Writing in “The Wall Street Journal” European edition on 10 October
2003, Robert McFarlane, who served as national security adviser to
U.S. President Ronald Reagan, noted: “When Ukrainian Prime Minister
Viktor Yanukovych was in Washington this week, certainly one issue
for discussion was last week’s decision by Ukraine’s state pipeline
company to move forward toward reversing the use of the Odesa-Brody
oil pipeline in Russia’s favor…. Russian oligarchic interests,
however — with Britain’s BP unfortunately in tow — wish to use that
pipeline themselves, in the opposite direction…. This would cancel
all the hopes that had been vested in the Ukrainian pipeline.”
The new Ukrainian government is attempting to once again reverse the
flow of the Odesa-Brody pipeline to its original south-north direction,
but is finding few suppliers from the Caspian to fill the pipeline.
The fate of the BTC pipeline will be determined to some degree by
Kazakhstan’s willingness, or need, to allocate more oil for delivery
into the pipeline.
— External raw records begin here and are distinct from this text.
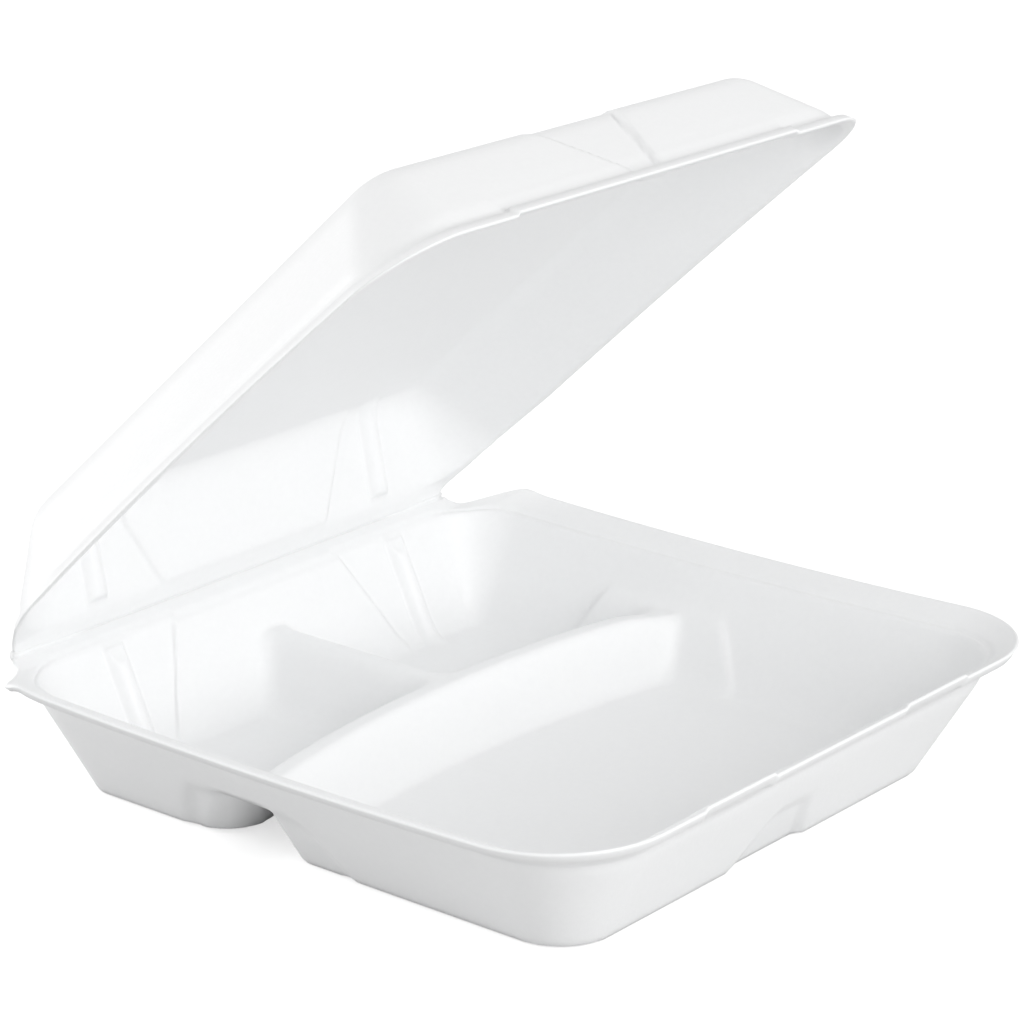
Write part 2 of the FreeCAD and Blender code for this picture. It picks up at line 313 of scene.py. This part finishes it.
def tray_walls(x, y, under):
    """Walls of the tray with their panels, recess, steps and flutes, and the rim around them."""
    plain = np.clip(wall_height(x, y, TRAY_LOW, TRAY_HIGH), SHEET, WALL_TOP)
    ridge_share = np.minimum(plain / RIDGE_TOP, 1.0)
    fade = ease(PANEL_FADE[1], PANEL_FADE[0], plain)
    low_end = between(PANEL_FLOOR[0], PANEL_RIDGE[0], ridge_share)
    high_end = between(PANEL_FLOOR[1], PANEL_RIDGE[1], ridge_share)
    depth, slope = PANEL_UNDER if under else PANEL
    panel = depth * band(y, low_end, high_end, slope) * fade
    recess = front_recess(x, ridge_share, RECESS_FLOOR, RECESS_RIDGE, RECESS_SLOPE) * fade
    end = np.where(y < 0, y - recess, y)
    wall = back_wall_height(np.abs(x) + panel, end, TRAY_LOW, TRAY_HIGH, plain / WALL_TOP)
    rim = tray_rim(x, y)
    walls = smooth_min(wall, rim, WALL_BLEND)
    if under:
        return walls
    return walls - GROOVE * np.exp(-((wall - rim - GROOVE_AT) / GROOVE_SPAN) ** 2)


def with_dividers(walls, x, y, soft):
    """The walls and the hollow ridges of the main and the back divider, joined softly."""
    across = y - (RIDGE_Y - RIDGE_BOW * x * x)
    slope = np.where(across < 0, RIDGE_FRONT_SLOPE, RIDGE_SLOPE)
    crest = RIDGE_TOP - END_DIP * ease(END_DIP_X[0], END_DIP_X[1], x)
    main = crest + (RIDGE_HALF - np.abs(across)) * slope
    side = RIDGE_TOP + (RIDGE_HALF - np.abs(x)) * RIDGE_SLOPE
    side = np.where(y > RIDGE_Y, side, -RIDGE_TOP)
    ridges = smooth_max(main, side, JUNCTION_BLEND * soft)
    behind = ease(-RIDGE_HALF, RIDGE_HALF, across) * ease(END_BLEND_X[0], END_BLEND_X[1], np.abs(x))
    joined = smooth_max(walls, ridges, between(END_BLEND, END_BLEND_BEHIND, behind))
    return np.maximum(walls, smooth_min(joined, crest, RIDGE_BLEND * soft))


def tray_height(x, y, under=False):
    """Top surface of the tray's sheet, or the sharper one that its underside follows."""
    soft = UNDER_BLEND if under else 1.0
    formed = with_dividers(tray_walls(x, y, under), x, y, soft)
    top = smooth_max(formed, SHEET, FLOOR_BLEND * soft)
    sag = side_sag(x, y, top, RIM_SAG, RIM_HALF, RIM_FRONT, WALL_TOP)
    return top - sag + lock_rise(x, y, LOCK_NEAR, RIM_FRONT)


def tray_under_height(x, y):
    return tray_height(x, y, under=True)


def lid_height(x, y):
    """Inner surface of the lid's sheet, in the lid's own upturned frame."""
    plain = np.clip(wall_height(x, y, LID_LOW, LID_HIGH), SHEET, LID_TOP)
    share = plain / LID_TOP
    recess = front_recess(x, share, LID_RECESS_PANEL, LID_RECESS_RIM, LID_RECESS_SLOPE)
    end = np.where(y < 0, y - recess, y)
    wall = back_wall_height(x, end, LID_LOW, LID_HIGH, share)
    rim = wall_height(x, y, LID_HIGH, LID_MOUTH)
    strip = crease_strip(y, LID_HIGH[3], LID_TOP, LID_CREASE)
    rim = np.maximum(rim, between(strip, rim, ease(LID_STRIP_X[0], LID_STRIP_X[1], np.abs(x))))
    top = smooth_max(smooth_min(wall, rim, WALL_BLEND), SHEET, LID_FLOOR_BLEND)
    sag = side_sag(x, y, top, LID_SAG, LID_RIM_HALF, LID_RIM_FRONT, LID_TOP)
    return top - sag - lock_rise(x, y, -LOCK_FAR, LID_RIM_FRONT)


def lines(stops):
    """Grid positions through (position, spacing after it) stops, up to the last position."""
    places = []
    for (start, spacing), (end, _) in zip(stops, stops[1:]):
        places.extend(np.linspace(start, end, max(1, round((end - start) / spacing)), endpoint=False))
    return np.array(places + [stops[-1][0]])


def mirrored_lines(stops):
    half = lines(stops)
    return np.concatenate([-half[:0:-1], half])


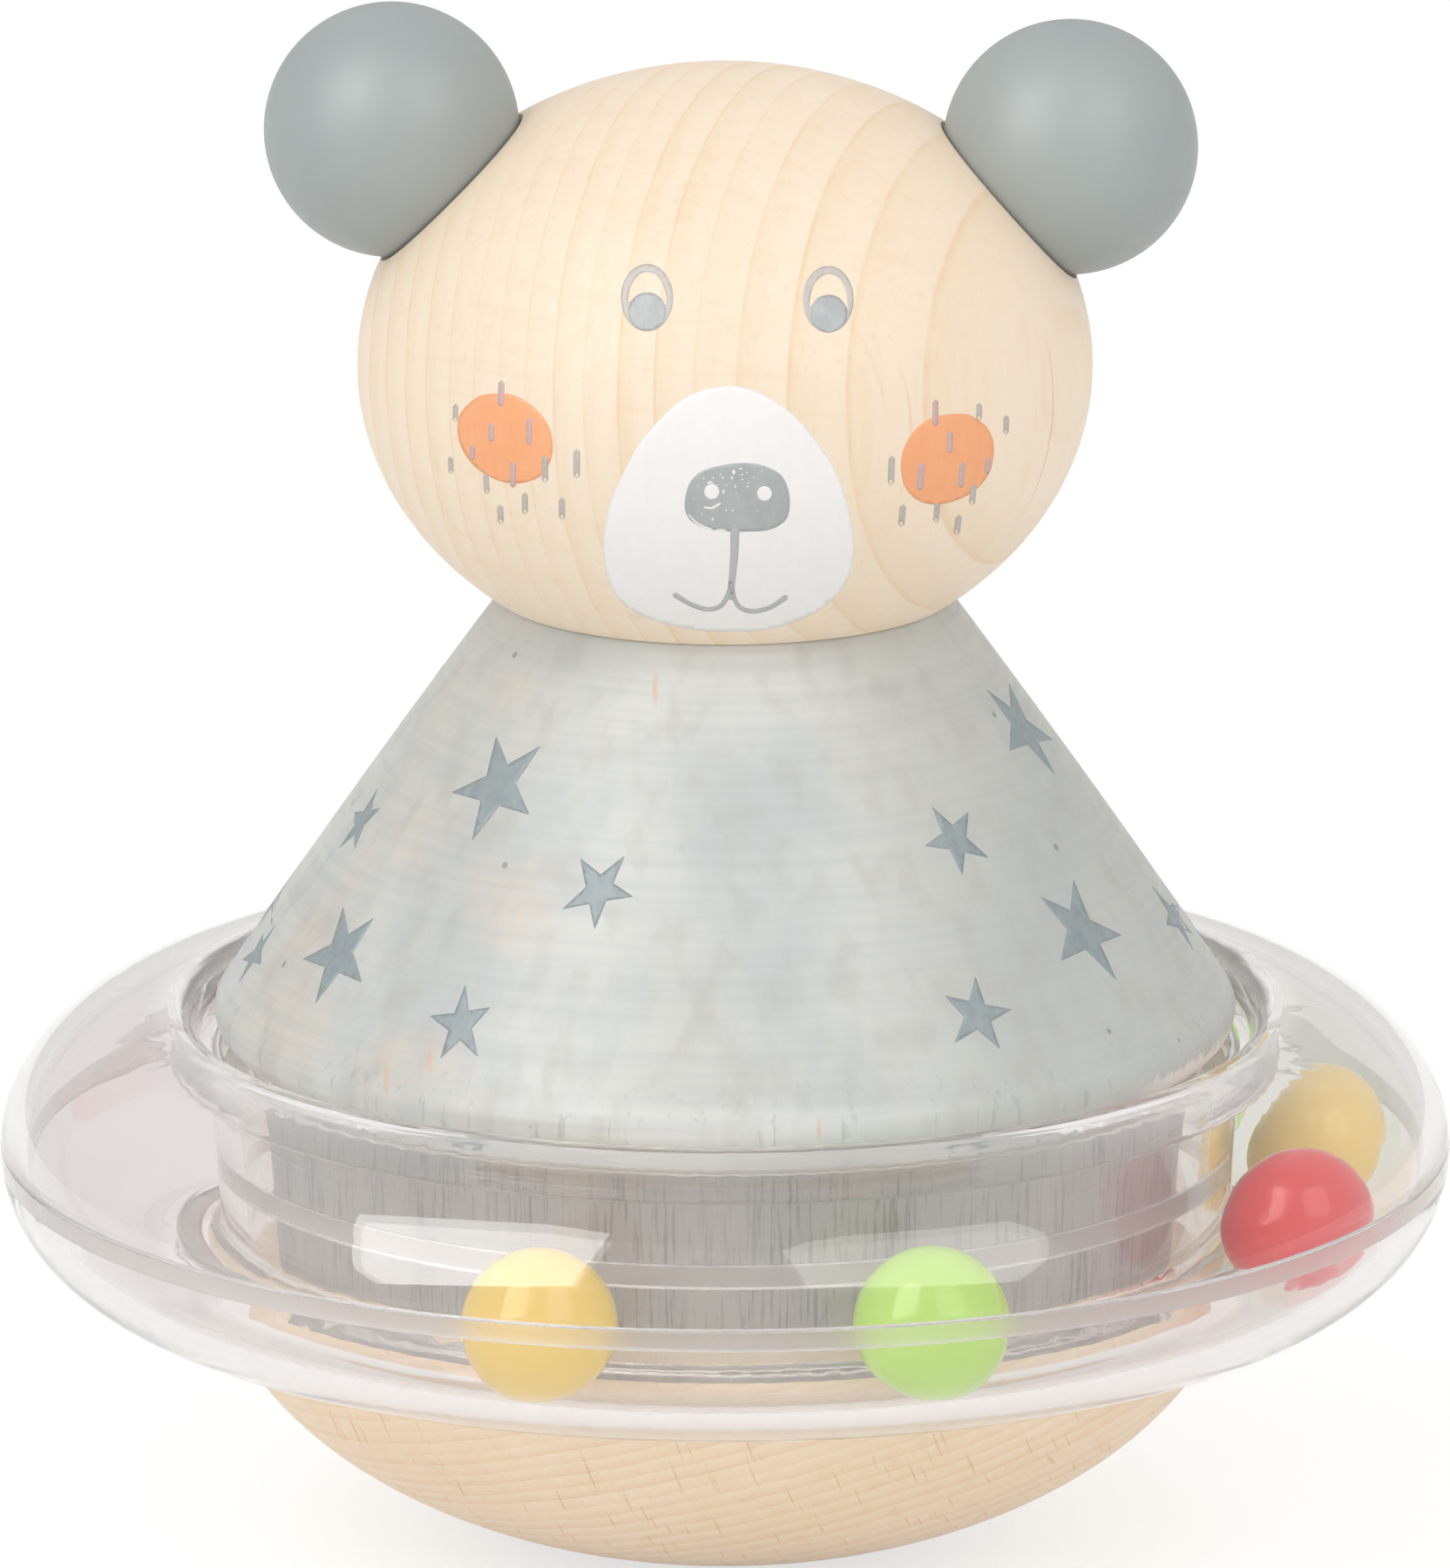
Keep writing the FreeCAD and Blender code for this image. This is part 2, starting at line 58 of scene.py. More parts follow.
def tone(red, green, blue):
    """A screen colour, 0 to 255, as the linear colour that a shader takes."""
    linear = []
    for value in (red, green, blue):
        share = value / 255
        linear.append(share / 12.92 if share <= 0.04045 else ((share + 0.055) / 1.055) ** 2.4)
    return (*linear, 1.0)


# Photograph to model

# A pixel that just misses a surface is moved towards the middle, by fewer pixels than this.
EDGE_SEARCH = 12


def photo_ray(u, v, turn=0.0):
    """The camera's place and the direction of its ray through a pixel, both turned about the toy's axis."""
    forward = (LOOK_AT - EYE).normalized()
    right = Vector((1.0, 0.0, 0.0))
    up = right.cross(forward)
    across = (u - IMAGE_WIDTH / 2) / FOCAL_PIXELS
    rise = (IMAGE_HEIGHT / 2 - v) / FOCAL_PIXELS
    direction = (forward + across * right + rise * up).normalized()
    about = Matrix.Rotation(turn, 3, "Z")
    return about @ EYE, about @ direction


def surface_of(name):
    """A CAD node's surface, ready for rays."""
    mesh = NODES[name].data
    corners = [vertex.co for vertex in mesh.vertices]
    faces = [tuple(face.vertices) for face in mesh.polygons]
    return BVHTree.FromPolygons(corners, faces)


SURFACES = {name: surface_of(name) for name in ("head", "body_cone")}


def on_surface(name, u, v, turn=0.0):
    """Where a CAD node shows at a pixel, or just inside its edge, and the outward direction there."""
    for inward in range(EDGE_SEARCH):
        eye, direction = photo_ray(u + math.copysign(inward, IMAGE_WIDTH / 2 - u), v, turn)
        place, normal, _, _ = SURFACES[name].ray_cast(eye, direction)
        if place is not None:
            break
    if normal.dot(direction) > 0:
        normal = -normal
    return place, normal


# Outlines, in pixels of the photograph

# The round end of a brush line reaches this share of its width beyond its last point.
STROKE_END = 0.45
# A star's inner corners stand this share of the way out from its middle to the line between two tips.
STAR_WAIST = 0.472
# Its tips are worn back by the first share of its edges, and the second is how sharp they stay.
STAR_WEAR = 0.05
STAR_POINT = 0.4


def curve_point(points, t):
    """The point at t, 0 to 1, of the Catmull-Rom curve between the middle two of four points."""
    before, start, end, after = points
    return tuple(
        0.5
        * (
            2 * start[a]
            + (end[a] - before[a]) * t
            + (2 * before[a] - 5 * start[a] + 4 * end[a] - after[a]) * t**2
            + (3 * start[a] - before[a] - 3 * end[a] + after[a]) * t**3
        )
        for a in range(len(start))
    )


def smooth_loop(points, steps=6):
    """A closed smooth curve through the points."""
    count = len(points)
    out = []
    for i in range(count):
        near = [points[(i + k) % count] for k in (-1, 0, 1, 2)]
        out += [curve_point(near, k / steps) for k in range(steps)]
    return out


def smooth_line(points, steps=6):
    """An open smooth curve through the points."""
    axes = range(len(points[0]))
    first = [2 * points[0][a] - points[1][a] for a in axes]
    last = [2 * points[-1][a] - points[-2][a] for a in axes]
    chain = [first, *points, last]
    out = []
    for i in range(len(points) - 1):
        out += [curve_point(chain[i : i + 4], k / steps) for k in range(steps)]
    out.append(tuple(points[-1]))
    return out


def oval(centre, radii, count=28):
    """An ellipse."""
    out = []
    for i in range(count):
        angle = 2 * math.pi * i / count
        out.append((centre[0] + radii[0] * math.cos(angle), centre[1] + radii[1] * math.sin(angle)))
    return out


def stroke(points, steps=6):
    """The outline of a brush line through (u, v, width) points, with round ends."""
    line = smooth_line(points, steps)
    left, right = [], []
    for i, (u, v, width) in enumerate(line):
        ahead = line[min(i + 1, len(line) - 1)]
        behind = line[max(i - 1, 0)]
        du, dv = ahead[0] - behind[0], ahead[1] - behind[1]
        length = math.hypot(du, dv)
        side = (-dv / length * width / 2, du / length * width / 2)
        left.append((u + side[0], v + side[1]))
        right.append((u - side[0], v - side[1]))
    outline = []
    for edge, tip, back in ((left, line[-1], line[-2]), (right[::-1], line[0], line[1])):
        outline += edge
        du, dv = tip[0] - back[0], tip[1] - back[1]
        length = math.hypot(du, dv)
        reach = tip[2] * STROKE_END
        outline.append((tip[0] + du / length * reach, tip[1] + dv / length * reach))
    return outline


def star(tips):
    """A five-pointed star from its tips, with slightly worn corners."""
    centre = [sum(tip[a] for tip in tips) / 5 for a in (0, 1)]
    inner = []
    for i, tip in enumerate(tips):
        following = tips[(i + 1) % 5]
        between = [(tip[a] + following[a]) / 2 for a in (0, 1)]
        inner.append(tuple(centre[a] + STAR_WAIST * (between[a] - centre[a]) for a in (0, 1)))
    out = []
    for i, tip in enumerate(tips):
        before, after = inner[i - 1], inner[i]
        one = [tip[a] + STAR_WEAR * (before[a] - tip[a]) for a in (0, 1)]
        two = [tip[a] + STAR_WEAR * (after[a] - tip[a]) for a in (0, 1)]
        blunt = [(1 - STAR_POINT) * (one[a] + two[a]) / 2 + STAR_POINT * tip[a] for a in (0, 1)]
        out += [tuple(one), tuple(blunt), tuple(two), after]
    return out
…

And while Kazakh President Nursultan Nazarbaev
publicly agreed to provide some oil for BTC, he specified neither
how much nor when. Astana is also seeking to supply China and will
largely maintain its current deliveries to Novorossiisk. Whether it
will need to send a significant quantity of additional oil through
the BTC is uncertain. But the success of the Baku-Tbilisi-Ceyhan
pipeline depends in large part on that question.